WORK INSTRUCTIONS: Examine the entries and show every line in which the word "shown" is found.

WORKING DATA:
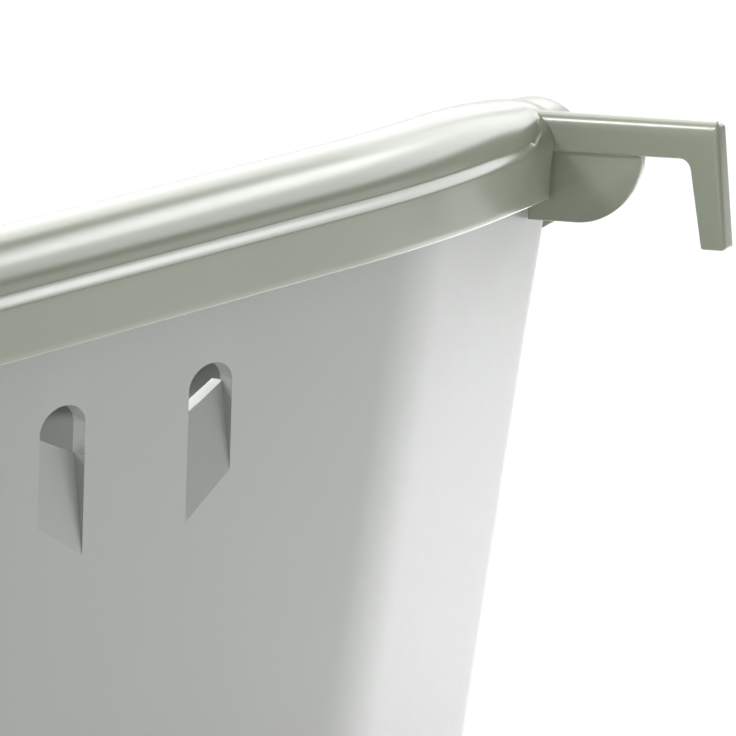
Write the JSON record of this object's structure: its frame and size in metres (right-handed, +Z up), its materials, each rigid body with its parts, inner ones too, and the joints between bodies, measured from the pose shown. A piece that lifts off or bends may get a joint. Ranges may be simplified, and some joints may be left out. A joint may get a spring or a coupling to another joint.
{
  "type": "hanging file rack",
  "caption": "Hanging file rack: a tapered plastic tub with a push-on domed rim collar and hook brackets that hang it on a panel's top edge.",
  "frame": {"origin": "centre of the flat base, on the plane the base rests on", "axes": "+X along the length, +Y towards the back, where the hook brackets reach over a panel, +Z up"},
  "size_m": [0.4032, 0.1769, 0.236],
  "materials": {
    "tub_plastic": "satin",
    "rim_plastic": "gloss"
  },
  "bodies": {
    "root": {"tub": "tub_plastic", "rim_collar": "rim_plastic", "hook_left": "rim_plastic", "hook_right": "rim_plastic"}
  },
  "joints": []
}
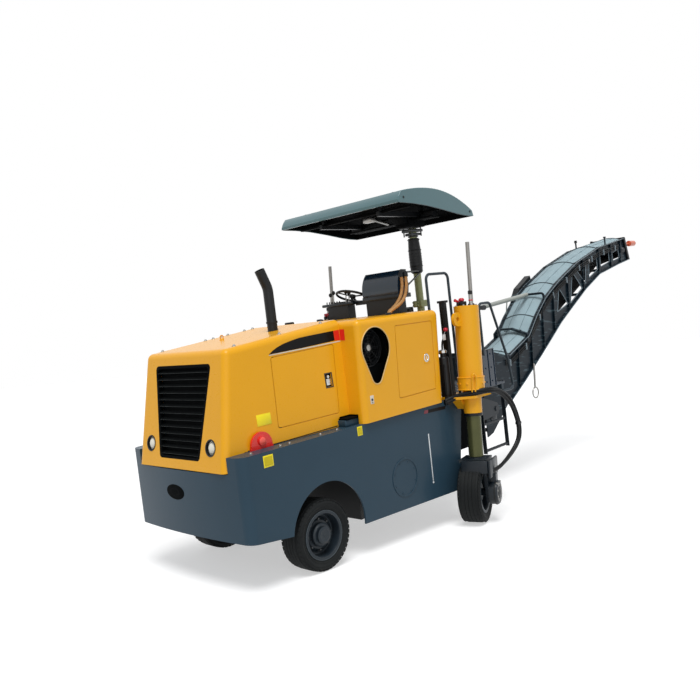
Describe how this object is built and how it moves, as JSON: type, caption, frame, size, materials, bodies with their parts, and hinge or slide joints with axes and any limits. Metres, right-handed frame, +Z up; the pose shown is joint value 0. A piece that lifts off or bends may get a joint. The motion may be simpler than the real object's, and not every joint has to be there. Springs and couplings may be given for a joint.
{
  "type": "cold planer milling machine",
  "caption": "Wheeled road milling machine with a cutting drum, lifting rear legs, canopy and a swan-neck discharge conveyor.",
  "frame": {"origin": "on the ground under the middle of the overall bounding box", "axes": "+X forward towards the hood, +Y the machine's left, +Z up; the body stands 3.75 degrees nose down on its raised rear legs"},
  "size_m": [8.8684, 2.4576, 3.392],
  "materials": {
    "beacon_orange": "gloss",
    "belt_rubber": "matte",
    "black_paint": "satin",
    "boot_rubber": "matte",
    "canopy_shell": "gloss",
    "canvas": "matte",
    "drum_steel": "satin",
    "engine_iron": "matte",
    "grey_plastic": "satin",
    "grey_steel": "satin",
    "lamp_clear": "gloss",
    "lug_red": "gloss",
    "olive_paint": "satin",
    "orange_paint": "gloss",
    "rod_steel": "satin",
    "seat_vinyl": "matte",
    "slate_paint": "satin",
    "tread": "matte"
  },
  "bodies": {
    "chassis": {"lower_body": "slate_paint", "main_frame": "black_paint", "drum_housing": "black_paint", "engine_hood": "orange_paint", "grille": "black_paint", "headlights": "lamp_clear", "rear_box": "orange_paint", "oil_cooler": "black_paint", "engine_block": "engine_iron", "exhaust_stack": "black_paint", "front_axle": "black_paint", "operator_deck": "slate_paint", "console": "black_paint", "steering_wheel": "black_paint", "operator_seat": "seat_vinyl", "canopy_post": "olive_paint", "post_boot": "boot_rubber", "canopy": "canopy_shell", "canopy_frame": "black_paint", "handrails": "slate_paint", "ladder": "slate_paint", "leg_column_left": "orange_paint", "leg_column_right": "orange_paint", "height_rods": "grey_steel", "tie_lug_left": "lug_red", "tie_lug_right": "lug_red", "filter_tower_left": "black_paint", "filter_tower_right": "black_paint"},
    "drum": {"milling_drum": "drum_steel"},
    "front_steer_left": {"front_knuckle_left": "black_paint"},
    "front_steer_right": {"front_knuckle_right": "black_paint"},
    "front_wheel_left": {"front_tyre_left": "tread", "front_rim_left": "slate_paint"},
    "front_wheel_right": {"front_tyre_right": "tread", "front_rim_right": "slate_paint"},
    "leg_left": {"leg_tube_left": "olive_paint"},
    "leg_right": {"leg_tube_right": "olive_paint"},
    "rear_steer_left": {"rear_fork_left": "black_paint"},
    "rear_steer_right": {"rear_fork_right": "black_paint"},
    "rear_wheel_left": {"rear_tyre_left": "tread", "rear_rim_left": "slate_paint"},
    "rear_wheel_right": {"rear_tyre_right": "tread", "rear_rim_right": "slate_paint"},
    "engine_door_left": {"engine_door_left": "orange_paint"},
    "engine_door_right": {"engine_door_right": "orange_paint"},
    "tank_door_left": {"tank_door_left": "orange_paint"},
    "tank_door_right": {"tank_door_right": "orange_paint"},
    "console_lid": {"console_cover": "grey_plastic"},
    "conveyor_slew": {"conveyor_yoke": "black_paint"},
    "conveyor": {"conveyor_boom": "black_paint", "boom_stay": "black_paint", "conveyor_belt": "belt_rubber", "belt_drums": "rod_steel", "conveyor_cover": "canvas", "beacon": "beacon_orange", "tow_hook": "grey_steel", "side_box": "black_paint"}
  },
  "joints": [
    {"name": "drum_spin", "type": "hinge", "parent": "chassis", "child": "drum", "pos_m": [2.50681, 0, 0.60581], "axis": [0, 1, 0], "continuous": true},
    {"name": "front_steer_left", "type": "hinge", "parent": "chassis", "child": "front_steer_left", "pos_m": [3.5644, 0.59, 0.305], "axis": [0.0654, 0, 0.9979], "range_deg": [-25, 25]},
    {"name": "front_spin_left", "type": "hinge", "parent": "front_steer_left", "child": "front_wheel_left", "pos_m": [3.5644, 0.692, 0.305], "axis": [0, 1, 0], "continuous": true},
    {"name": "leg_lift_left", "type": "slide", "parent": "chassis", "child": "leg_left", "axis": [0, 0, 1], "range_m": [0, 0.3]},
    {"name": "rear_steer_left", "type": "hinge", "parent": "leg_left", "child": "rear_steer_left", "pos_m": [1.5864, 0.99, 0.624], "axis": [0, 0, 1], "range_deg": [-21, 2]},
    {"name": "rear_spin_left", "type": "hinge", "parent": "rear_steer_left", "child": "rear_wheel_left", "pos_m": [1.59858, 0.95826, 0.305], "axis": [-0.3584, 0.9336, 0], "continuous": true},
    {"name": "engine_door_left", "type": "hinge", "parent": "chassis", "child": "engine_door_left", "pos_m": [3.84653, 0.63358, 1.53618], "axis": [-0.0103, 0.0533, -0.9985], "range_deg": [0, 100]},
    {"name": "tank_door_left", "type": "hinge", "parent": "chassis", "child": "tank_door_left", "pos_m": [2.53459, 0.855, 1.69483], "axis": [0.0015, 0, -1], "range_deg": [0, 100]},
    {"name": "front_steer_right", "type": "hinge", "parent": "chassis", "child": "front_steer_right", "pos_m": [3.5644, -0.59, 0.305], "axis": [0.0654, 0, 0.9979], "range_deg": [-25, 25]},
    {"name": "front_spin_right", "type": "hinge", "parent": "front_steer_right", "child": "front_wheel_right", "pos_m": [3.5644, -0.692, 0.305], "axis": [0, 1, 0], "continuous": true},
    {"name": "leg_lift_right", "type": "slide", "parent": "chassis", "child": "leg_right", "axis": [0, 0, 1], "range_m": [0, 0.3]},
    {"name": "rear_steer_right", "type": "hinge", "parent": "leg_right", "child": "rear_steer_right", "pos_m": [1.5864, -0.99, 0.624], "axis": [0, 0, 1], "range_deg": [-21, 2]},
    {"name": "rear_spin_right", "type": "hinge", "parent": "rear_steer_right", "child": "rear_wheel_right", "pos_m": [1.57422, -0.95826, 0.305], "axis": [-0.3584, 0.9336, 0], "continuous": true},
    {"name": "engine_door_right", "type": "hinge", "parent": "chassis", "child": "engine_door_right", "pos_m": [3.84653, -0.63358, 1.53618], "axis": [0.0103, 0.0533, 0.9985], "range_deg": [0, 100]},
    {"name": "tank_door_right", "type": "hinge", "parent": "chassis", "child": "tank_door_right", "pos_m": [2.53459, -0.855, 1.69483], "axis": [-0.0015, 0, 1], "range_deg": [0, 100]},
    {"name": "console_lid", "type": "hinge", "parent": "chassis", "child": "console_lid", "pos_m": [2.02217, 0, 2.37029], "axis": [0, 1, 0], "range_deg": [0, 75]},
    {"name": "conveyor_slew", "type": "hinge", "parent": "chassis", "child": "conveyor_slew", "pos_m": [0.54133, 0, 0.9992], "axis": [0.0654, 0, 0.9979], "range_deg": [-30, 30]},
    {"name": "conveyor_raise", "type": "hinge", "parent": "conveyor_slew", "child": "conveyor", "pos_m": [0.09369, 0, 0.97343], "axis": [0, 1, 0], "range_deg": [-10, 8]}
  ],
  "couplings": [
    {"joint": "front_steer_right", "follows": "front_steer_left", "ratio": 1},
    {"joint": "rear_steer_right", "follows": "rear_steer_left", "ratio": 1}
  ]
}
---
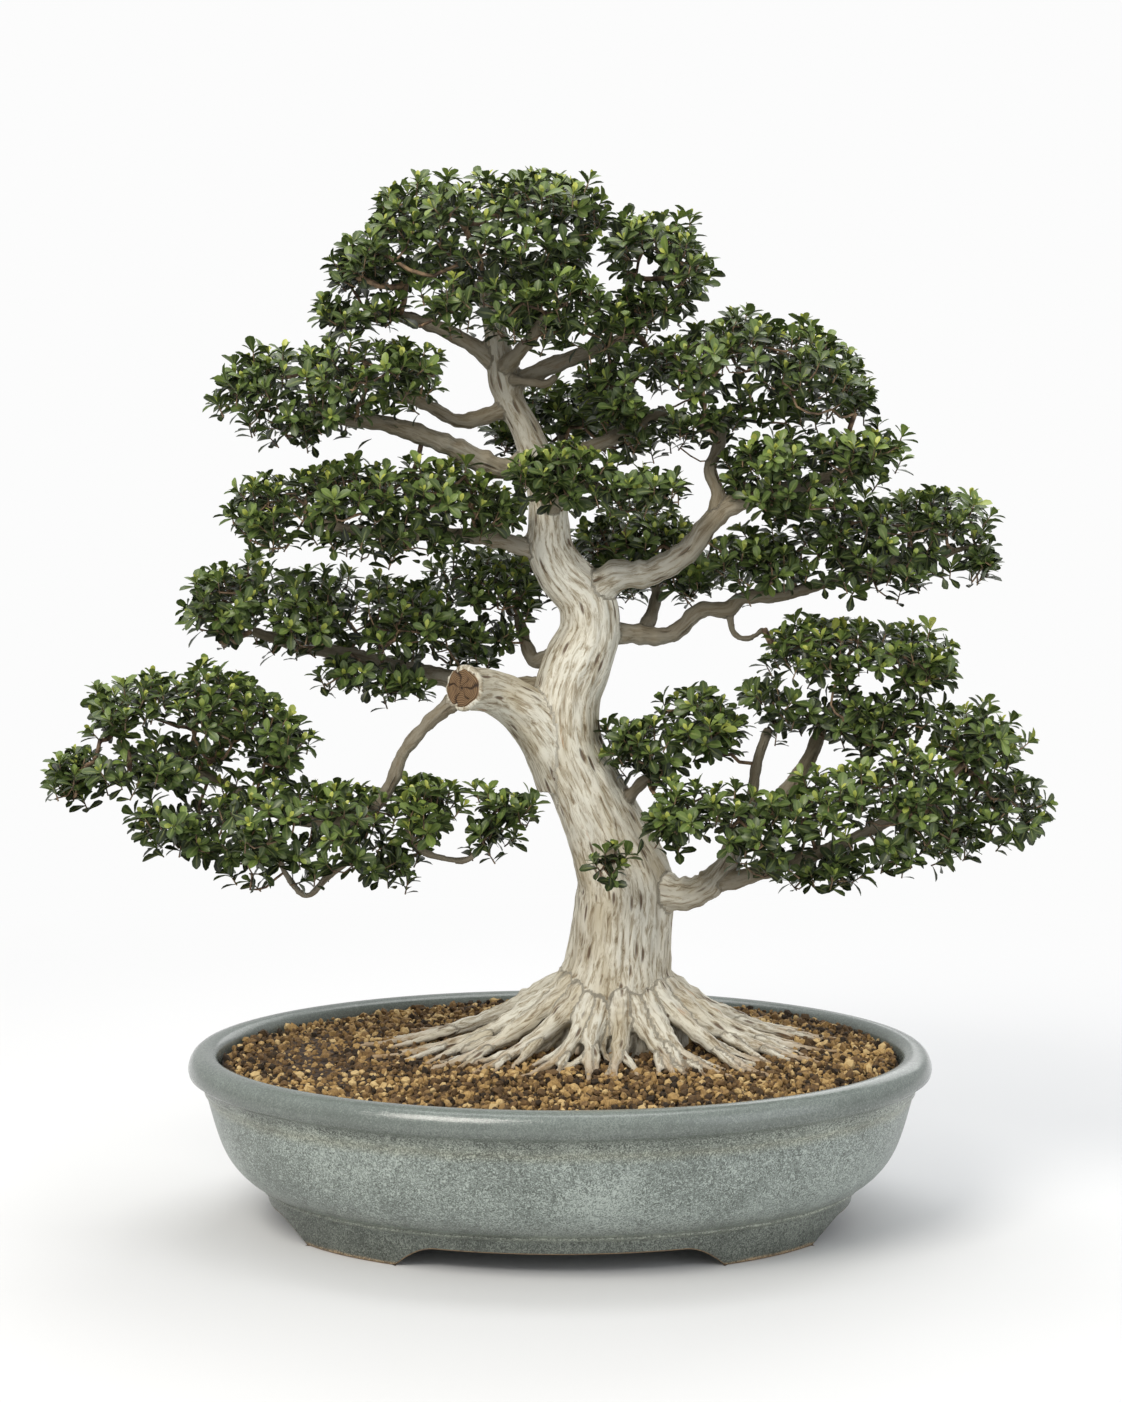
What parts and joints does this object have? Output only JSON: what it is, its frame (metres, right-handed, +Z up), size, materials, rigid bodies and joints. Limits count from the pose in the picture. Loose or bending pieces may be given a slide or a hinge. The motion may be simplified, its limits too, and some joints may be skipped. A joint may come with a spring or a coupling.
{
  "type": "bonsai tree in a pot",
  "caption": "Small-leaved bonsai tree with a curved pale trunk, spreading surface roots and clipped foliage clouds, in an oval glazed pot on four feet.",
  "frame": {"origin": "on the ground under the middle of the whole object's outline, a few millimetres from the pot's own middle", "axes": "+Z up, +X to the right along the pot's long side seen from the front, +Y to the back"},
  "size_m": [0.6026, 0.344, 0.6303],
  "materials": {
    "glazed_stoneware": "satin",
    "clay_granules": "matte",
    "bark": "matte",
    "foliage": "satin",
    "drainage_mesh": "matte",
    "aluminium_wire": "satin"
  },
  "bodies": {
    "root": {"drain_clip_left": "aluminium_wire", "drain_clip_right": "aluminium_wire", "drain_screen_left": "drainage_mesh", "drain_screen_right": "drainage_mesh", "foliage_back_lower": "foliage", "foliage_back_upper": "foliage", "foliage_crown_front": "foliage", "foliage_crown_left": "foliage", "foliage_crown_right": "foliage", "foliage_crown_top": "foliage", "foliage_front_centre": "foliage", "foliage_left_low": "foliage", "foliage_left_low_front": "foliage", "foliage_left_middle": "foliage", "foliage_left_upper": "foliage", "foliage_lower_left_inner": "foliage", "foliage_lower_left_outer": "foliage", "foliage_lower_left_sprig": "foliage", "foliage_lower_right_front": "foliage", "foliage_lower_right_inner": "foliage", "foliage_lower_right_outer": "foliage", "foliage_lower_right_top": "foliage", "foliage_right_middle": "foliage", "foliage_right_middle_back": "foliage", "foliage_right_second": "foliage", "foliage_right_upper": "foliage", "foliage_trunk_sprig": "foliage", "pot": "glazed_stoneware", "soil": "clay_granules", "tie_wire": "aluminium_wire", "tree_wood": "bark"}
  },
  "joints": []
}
==
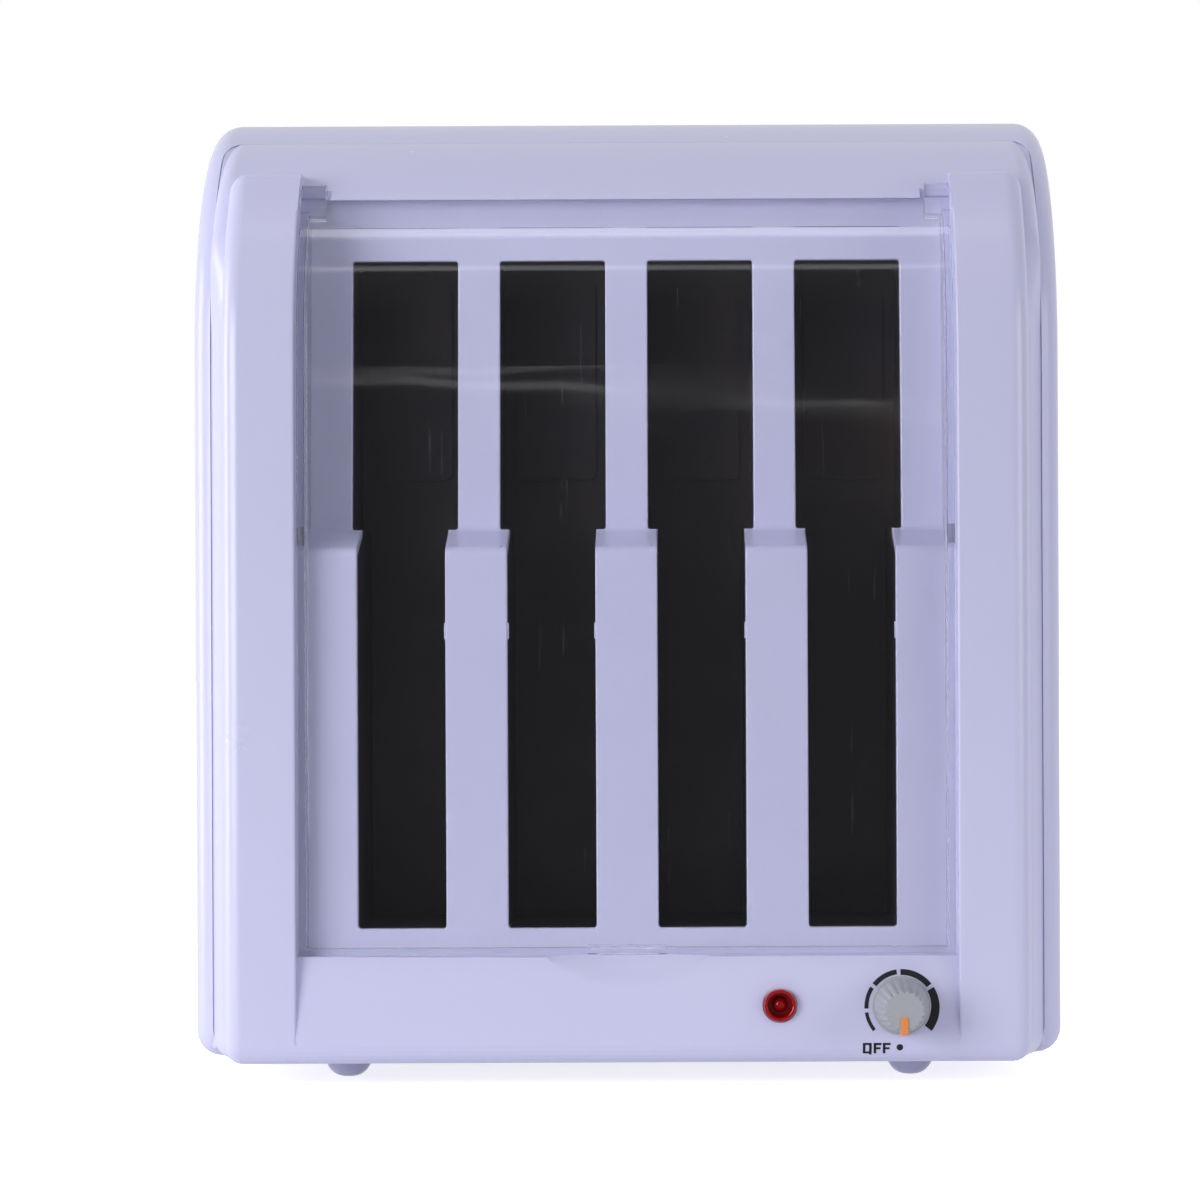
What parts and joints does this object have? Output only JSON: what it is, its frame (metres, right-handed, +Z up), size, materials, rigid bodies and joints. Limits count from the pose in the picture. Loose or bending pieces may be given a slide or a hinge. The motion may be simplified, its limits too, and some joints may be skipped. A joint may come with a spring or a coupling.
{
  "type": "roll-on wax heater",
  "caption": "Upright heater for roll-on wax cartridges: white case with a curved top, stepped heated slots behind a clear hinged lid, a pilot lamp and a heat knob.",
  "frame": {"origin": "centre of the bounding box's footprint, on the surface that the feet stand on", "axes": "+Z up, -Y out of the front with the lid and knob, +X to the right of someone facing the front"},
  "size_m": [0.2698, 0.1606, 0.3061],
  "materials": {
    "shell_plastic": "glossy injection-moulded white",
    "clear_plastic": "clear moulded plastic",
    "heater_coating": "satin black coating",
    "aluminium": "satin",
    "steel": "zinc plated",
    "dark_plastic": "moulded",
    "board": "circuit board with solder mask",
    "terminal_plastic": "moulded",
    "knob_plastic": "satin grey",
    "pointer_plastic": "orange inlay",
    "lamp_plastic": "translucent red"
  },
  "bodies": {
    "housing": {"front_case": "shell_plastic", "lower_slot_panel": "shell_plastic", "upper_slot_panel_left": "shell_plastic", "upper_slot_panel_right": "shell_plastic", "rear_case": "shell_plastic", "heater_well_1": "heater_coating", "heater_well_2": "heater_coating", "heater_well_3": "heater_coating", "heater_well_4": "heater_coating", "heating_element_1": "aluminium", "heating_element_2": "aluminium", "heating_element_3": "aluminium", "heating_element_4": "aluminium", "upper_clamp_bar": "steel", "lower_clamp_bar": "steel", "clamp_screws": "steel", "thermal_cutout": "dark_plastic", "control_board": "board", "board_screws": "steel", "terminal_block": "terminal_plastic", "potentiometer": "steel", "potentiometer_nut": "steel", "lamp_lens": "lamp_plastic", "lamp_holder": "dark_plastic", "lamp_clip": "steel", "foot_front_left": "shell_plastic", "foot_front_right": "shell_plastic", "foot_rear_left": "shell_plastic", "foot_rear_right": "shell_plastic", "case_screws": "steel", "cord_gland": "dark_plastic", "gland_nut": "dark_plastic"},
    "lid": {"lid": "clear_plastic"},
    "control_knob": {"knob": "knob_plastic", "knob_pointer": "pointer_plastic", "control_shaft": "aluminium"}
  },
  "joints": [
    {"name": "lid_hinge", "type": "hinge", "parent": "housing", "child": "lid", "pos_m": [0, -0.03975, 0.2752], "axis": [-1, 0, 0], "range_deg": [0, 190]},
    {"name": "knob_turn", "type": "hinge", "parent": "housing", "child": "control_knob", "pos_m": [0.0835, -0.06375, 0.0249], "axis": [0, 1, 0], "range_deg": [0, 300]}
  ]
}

EXERCISE RESPONSE:
Write the JSON record of this object's structure: its frame and size in metres (right-handed, +Z up), its materials, each rigid body with its parts, inner ones too, and the joints between bodies, measured from the pose shown. A piece that lifts off or bends may get a joint. Ranges may be simplified, and some joints may be left out. A joint may get a spring or a coupling to another joint.
Describe how this object is built and how it moves, as JSON: type, caption, frame, size, materials, bodies with their parts, and hinge or slide joints with axes and any limits. Metres, right-handed frame, +Z up; the pose shown is joint value 0. A piece that lifts off or bends may get a joint. The motion may be simpler than the real object's, and not every joint has to be there. Springs and couplings may be given for a joint.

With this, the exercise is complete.